Defensives and cash-generative names. With inflation still above target and rate cuts looking more distant following the Fed’s latest projections, investors may continue to favor companies with strong free cash flow, robust balance sheets, and pricing power. The AI valuation shakeout could accelerate a rotation into these names if volatility in high-growth sectors persists.
Strategic Takeaways For U.S. Corporates And Investors
Friday’s AI-driven market turbulence is best understood not as the end of the AI story, but as a phase of repricing that distinguishes durable, cash-flow-backed opportunities from momentum-driven exposure.
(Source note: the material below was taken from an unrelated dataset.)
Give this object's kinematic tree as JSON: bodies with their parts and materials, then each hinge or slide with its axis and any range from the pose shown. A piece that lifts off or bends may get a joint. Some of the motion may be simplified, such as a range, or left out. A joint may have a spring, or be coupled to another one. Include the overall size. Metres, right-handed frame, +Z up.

For U.S. businesses, several strategic implications stand out:
Boards and management teams tied to AI should prepare for more granular investor questions on unit economics, cost structures, and timelines to profitability.
Firms dependent on Asian tech supply chains may reassess diversification strategies and inventory planning to mitigate the impact of market-driven swings on supplier behavior.
Companies in non-tech sectors that have benefited indirectly from AI infrastructure buildout can stress-test capital expenditure plans against more moderate demand growth scenarios.
All corporates should integrate the latest inflation and rate outlook—including a 4.1% headline PCE and the Fed’s signal of possible further tightening—into funding strategies and risk management frameworks.[7]
For U.S. investors, the combination of AI valuation stress, still-elevated inflation, and easing energy prices argues for a balanced stance: cautious on segments where expectations overshoot fundamentals, but constructive where earnings visibility, cash flow resilience, and reasonable valuations intersect.
The AI narrative remains structurally important to the U.S. economy and corporate earnings trajectory. However, as Friday’s cross-market moves demonstrate, the path from transformative technology to shareholder returns is unlikely to be linear. Incorporating valuation discipline, supply-chain awareness, and macro context into investment decisions will be critical as markets digest this latest phase of AI-driven volatility.